Could you write out the opening lines of the data, word for word, stopping after the line that contains "seed = [math.fmod(number"?
****
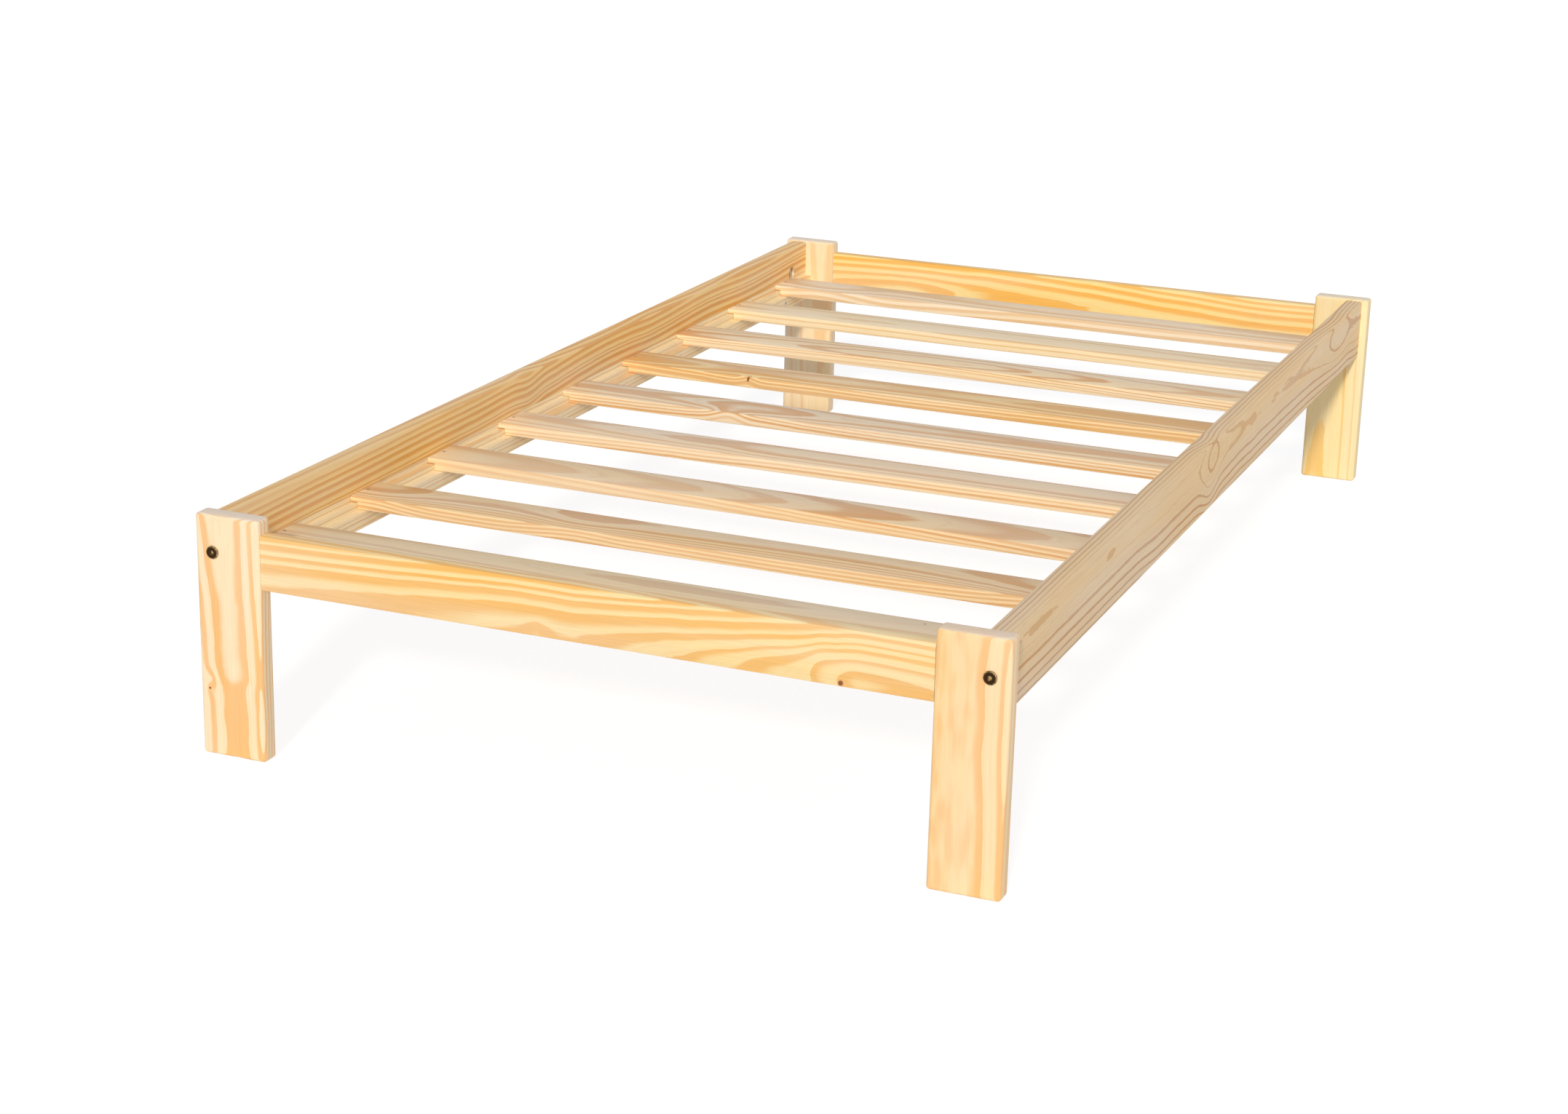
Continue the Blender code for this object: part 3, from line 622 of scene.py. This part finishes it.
def record_ramp(tree, source, stops, interpolation):
    """A colour ramp that holds a record: stops of (position, three values), each from 0 to 1."""
    ramp = add(tree, "ShaderNodeValToRGB", {0: source})
    ramp.color_ramp.interpolation = interpolation
    marks = ramp.color_ramp.elements
    marks.remove(marks[1])
    for number, (position, values) in enumerate(stops):
        mark = marks[0] if number == 0 else marks.new(position)
        mark.position = position
        mark.color = (*values, 1)
    return ramp


def ring_record(board, number):
    """The board's rings, as (radius where one ends, latewood's share, strength)."""
    if board.rings:
        return board.rings
    chance = random.Random(number)
    nearest = min(math.hypot(across, deep) for _, across, deep in board.path)
    radius = max(LEAST_RADIUS, nearest - RINGS_INSIDE)
    rings = []
    for _ in range(RING_COUNT):
        radius += board.width * chance.uniform(*WIDTH_SPREAD)
        share = board.share * chance.uniform(*SHARE_SPREAD)
        rings.append((radius, share, chance.uniform(*STRENGTH_SPREAD)))
    return rings


def pine_material(name, board, grain, groups, number):
    """Clear pine, planed and sanded, unfinished: cream earlywood banded with orange latewood, matt,
    with fine streaks along the grain and duller end grain."""
    wood = bpy.context.scene.pine_finish
    made, tree = new_material(f"sanded_pine_{name}")
    low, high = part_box(name)
    middle = (low + high) / 2
    turn = Euler(GRAIN_TURN[grain])
    seed = [math.fmod(number * share, 1) * SEED_SPAN for share in SEED_SHARES]

    coordinates = add(tree, "ShaderNodeTexCoord")
    place = add(
        tree, "ShaderNodeMapping",
        {"Vector": coordinates.outputs["Object"], "Scale": (PER_MM,) * 3, "Rotation": turn,
         "Location": -(turn.to_matrix() @ (middle * PER_MM))},
    )
    # The pith's path along the board is kept in a ramp
    half = (high - low)["XYZ".index(grain)] * PER_MM / 2
    along = add(tree, "ShaderNodeSeparateXYZ", {0: place}).outputs["Z"]
    share_along = add(tree, "ShaderNodeMapRange", {"Value": along, "From Min": -half, "From Max": half})
    span = 2 * PITH_REACH
    path = record_ramp(
        tree, share_along,
        [(min(max((at + half) / (2 * half), 0), 1),
          ((across + PITH_REACH) / span, (deep + PITH_REACH) / span, 0.5))
         for at, across, deep in board.path],
        "CARDINAL",
    )
    pith = add(
        tree, VECTOR, {0: path.outputs["Color"], 1: (span, span, 0), 2: (-PITH_REACH, -PITH_REACH, 0)},
        operation="MULTIPLY_ADD",
    )
    from_pith = add(
        tree, "ShaderNodeGroup",
        {"Place": place, "Pith": pith, "Waver": board.waver,
         "Waver Length": wood.waver_length * PER_MM, "Seed": seed},
        node_tree=groups["pith"],
    )
    swell = heart = None
    for knot in board.knots:
        # A branch climbs on its way out, so its root lies below the knot
        heading = math.radians(knot.heading)
        way = Vector((math.cos(heading), math.sin(heading), BRANCH_CLIMB)).normalized()
        nearest = min(board.path, key=lambda mark: abs(mark[0] - knot.along))
        rise = BRANCH_CLIMB * math.hypot(nearest[1], nearest[2])
        branch = add(
            tree, "ShaderNodeGroup",
            {"Place": from_pith, "Root": (0, 0, knot.along - rise), "Heading": way,
             "Radius": knot.radius, "Swell": knot.swell, "Spread": knot.spread,
             "Breadth": knot.breadth},
            node_tree=groups["knot"],
        )
        swell = branch if swell is None else add(tree, MATH, {0: swell, 1: branch}, operation="ADD")
        if knot.radius:
            core = branch.outputs["Heart"]
            heart = core if heart is None else add(tree, MATH, {0: heart, 1: core}, operation="MAXIMUM")
    radius = add(
        tree, "ShaderNodeGroup", {"Place": from_pith, "Swell": swell or 0.0},
        node_tree=groups["radius"],
    )
    rings = ring_record(board, number)
    first, last = rings[0][0] - FIRST_RING_WIDTH, rings[-1][0]
    share_out = add(tree, "ShaderNodeMapRange", {"Value": radius, "From Min": first, "From Max": last})
    record = record_ramp(
        tree, share_out,
        [(0.0, (0.0, *rings[0][1:]))] + [
            ((end - first) / (last - first), (year / MOST_YEARS, share, strength))
            for year, (end, share, strength) in enumerate(rings, start=1)
        ],
        "LINEAR",
    )
    kept = add(tree, "ShaderNodeSeparateColor", {0: record}).outputs
    years = add(tree, MATH, {0: kept[0], 1: MOST_YEARS}, operation="MULTIPLY")
    late = add(
        tree, "ShaderNodeGroup", {"Year": years, "Share": kept[1], "Strength": kept[2]},
        node_tree=groups["seasons"],
    )

    # The tone changes slowly, over about 40 mm across the board and 400 mm along it
    broad = add(
        tree, VECTOR, {0: place, 1: [1 / size for size in TONE_PATCH], 2: seed},
        operation="MULTIPLY_ADD",
    )
    tone = add(tree, "ShaderNodeTexNoise", {"Vector": broad, "Scale": 1.0, "Detail": 1.0})
    if board.heartwood:
        # Heartwood is resinous and a little redder, in clouds
        inside = add(
            tree, "ShaderNodeMapRange",
            {"Value": radius, "From Min": board.heartwood - RESIN_EDGE,
             "From Max": board.heartwood, "To Min": 1.0, "To Max": 0.0},
            interpolation_type="SMOOTHSTEP",
        )
        drifting = add(
            tree, VECTOR, {0: place, 1: [1 / size for size in RESIN_PATCH], 2: seed},
            operation="MULTIPLY_ADD",
        )
        clouds = add(tree, "ShaderNodeTexNoise", {"Vector": drifting, "Scale": 1.0, "Detail": 1.0})
        clouded = add(
            tree, "ShaderNodeMapRange",
            {"Value": clouds, "From Min": 0.36, "From Max": 0.6,
             "To Min": RESIN_DEPTH[0], "To Max": RESIN_DEPTH[1]},
        )
        resin = add(tree, MATH, {0: inside, 1: clouded}, operation="MULTIPLY")
        late = add(tree, MATH, {0: late, 1: resin}, operation="MAXIMUM")
    # Bundles of fibres streak every face along the grain, drawn a little coarser than real ones
    thin, long = wood.fibre_width * PER_MM, wood.fibre_length * PER_MM
    fine = add(
        tree, VECTOR, {0: place, 1: (1 / thin, 1 / thin, 1 / long), 2: seed}, operation="MULTIPLY_ADD",
    )
    streak = add(
        tree, "ShaderNodeTexNoise", {"Vector": fine, "Scale": 1.0, "Detail": 3.0, "Roughness": 0.6},
    )

    body = add(
        tree, MIX, {"Factor": late, "A": (*linear(board.early), 1), "B": (*linear(board.late), 1)},
        data_type="RGBA",
    )
    bright = add(
        tree, "ShaderNodeMapRange",
        {"Value": streak, "From Min": 0.25, "From Max": 0.75,
         "To Min": 1 - wood.fibre_depth, "To Max": 1 + wood.fibre_depth},
    )
    rich = add(
        tree, "ShaderNodeMapRange",
        {"Value": tone, "From Min": 0.3, "From Max": 0.7,
         "To Min": TONE_SATURATION[0], "To Max": TONE_SATURATION[1]},
    )
    toned = add(tree, "ShaderNodeHueSaturation", {"Color": body, "Value": bright, "Saturation": rich})
    if heart:
        toned = add(
            tree, MIX, {"Factor": heart, "A": toned, "B": (*wood.knot_colour, 1)}, data_type="RGBA",
        )
    # Cut cell ends make the end grain duller and a little greyer than the faces
    facing = add(
        tree, VECTOR, {0: coordinates.outputs["Normal"], 1: GRAIN_DIRECTION[grain]},
        operation="DOT_PRODUCT",
    ).outputs["Value"]
    squareness = add(tree, MATH, {0: facing}, operation="ABSOLUTE")
    end_grain = add(
        tree, "ShaderNodeMapRange",
        {"Value": squareness, "From Min": END_GRAIN_TURN[0], "From Max": END_GRAIN_TURN[1]},
        interpolation_type="SMOOTHSTEP",
    )
    duller = add(
        tree, "ShaderNodeHueSaturation",
        {"Color": toned, "Value": END_GRAIN_VALUE, "Saturation": END_GRAIN_SATURATION},
    )
    finished = add(tree, MIX, {"Factor": end_grain, "A": toned, "B": duller}, data_type="RGBA")
    matt = add(
        tree, "ShaderNodeMapRange",
        {"Value": late, "To Min": wood.roughness, "To Max": wood.roughness - LATEWOOD_GLOSS},
    )
    height = add(tree, MATH, {0: streak, 1: FIBRE_HEIGHT, 2: late}, operation="MULTIPLY_ADD")
    bump = add(tree, "ShaderNodeBump", {"Height": height, "Distance": wood.relief, "Strength": 1.0})
    shader = add(
        tree, "ShaderNodeBsdfPrincipled",
        {"Base Color": finished, "Roughness": matt, "IOR": WOOD_IOR, "Normal": bump},
    )
    add(tree, "ShaderNodeOutputMaterial", {"Surface": shader})
    return made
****
Correct output:
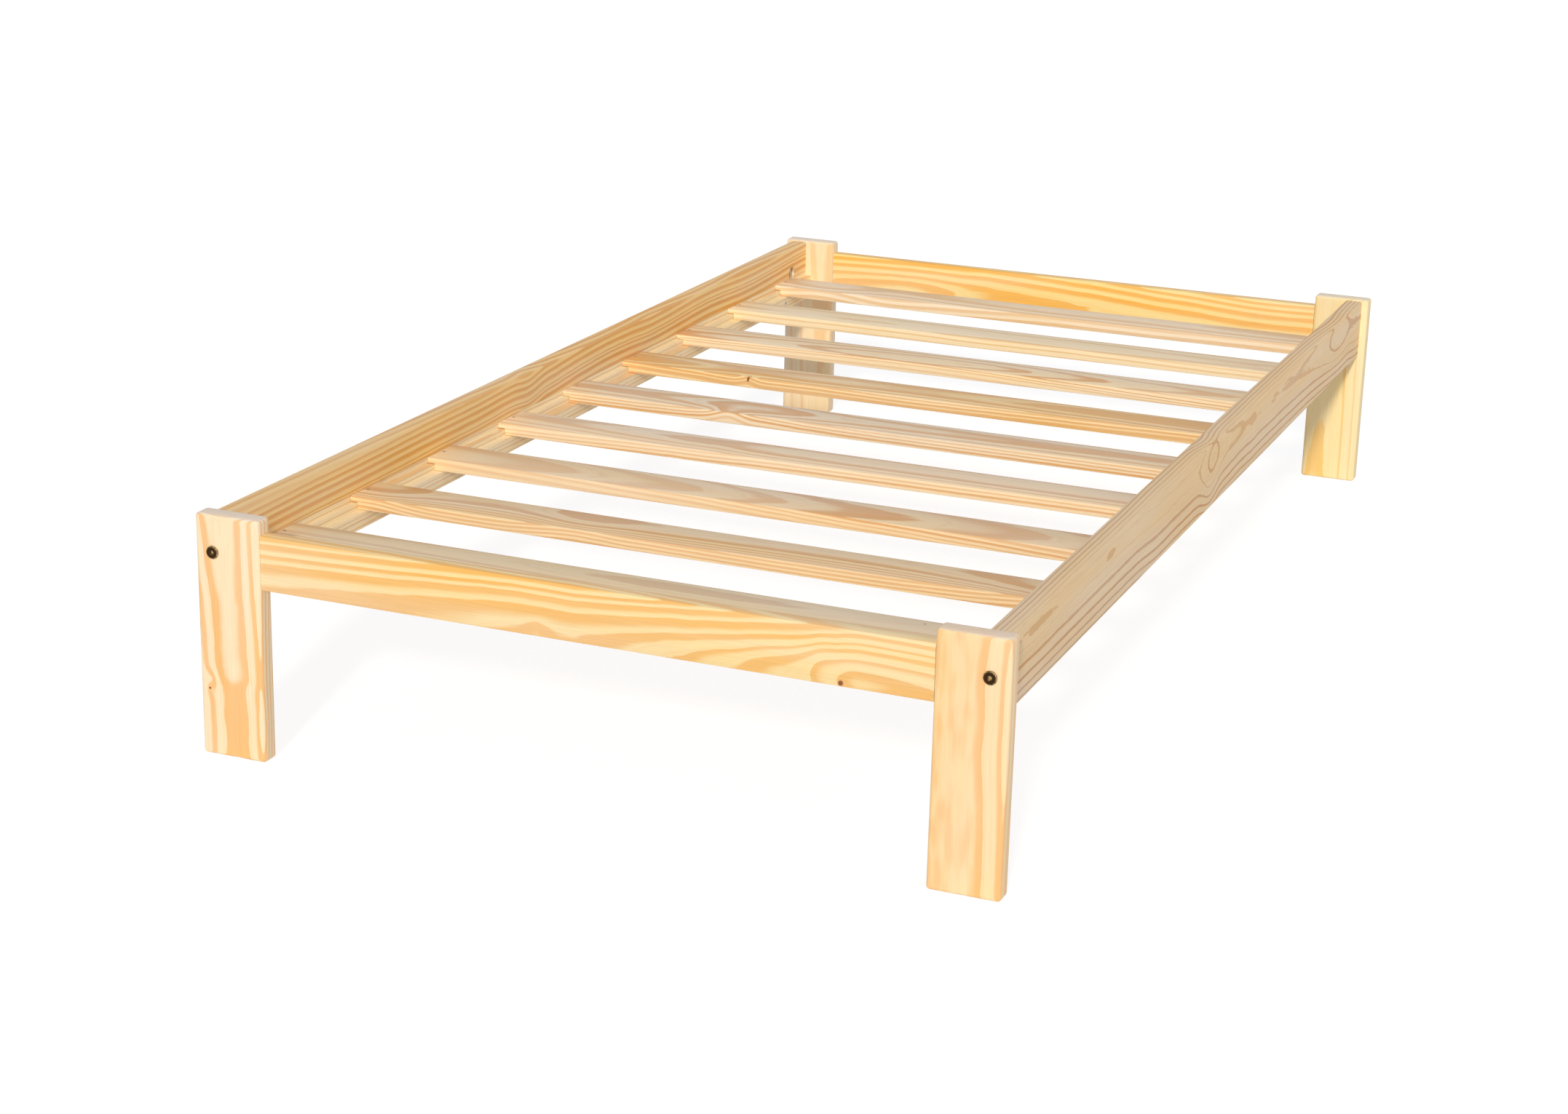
Continue the Blender code for this object: part 3, from line 622 of scene.py. This part finishes it.
def record_ramp(tree, source, stops, interpolation):
    """A colour ramp that holds a record: stops of (position, three values), each from 0 to 1."""
    ramp = add(tree, "ShaderNodeValToRGB", {0: source})
    ramp.color_ramp.interpolation = interpolation
    marks = ramp.color_ramp.elements
    marks.remove(marks[1])
    for number, (position, values) in enumerate(stops):
        mark = marks[0] if number == 0 else marks.new(position)
        mark.position = position
        mark.color = (*values, 1)
    return ramp


def ring_record(board, number):
    """The board's rings, as (radius where one ends, latewood's share, strength)."""
    if board.rings:
        return board.rings
    chance = random.Random(number)
    nearest = min(math.hypot(across, deep) for _, across, deep in board.path)
    radius = max(LEAST_RADIUS, nearest - RINGS_INSIDE)
    rings = []
    for _ in range(RING_COUNT):
        radius += board.width * chance.uniform(*WIDTH_SPREAD)
        share = board.share * chance.uniform(*SHARE_SPREAD)
        rings.append((radius, share, chance.uniform(*STRENGTH_SPREAD)))
    return rings


def pine_material(name, board, grain, groups, number):
    """Clear pine, planed and sanded, unfinished: cream earlywood banded with orange latewood, matt,
    with fine streaks along the grain and duller end grain."""
    wood = bpy.context.scene.pine_finish
    made, tree = new_material(f"sanded_pine_{name}")
    low, high = part_box(name)
    middle = (low + high) / 2
    turn = Euler(GRAIN_TURN[grain])
    seed = [math.fmod(number * share, 1) * SEED_SPAN for share in SEED_SHARES]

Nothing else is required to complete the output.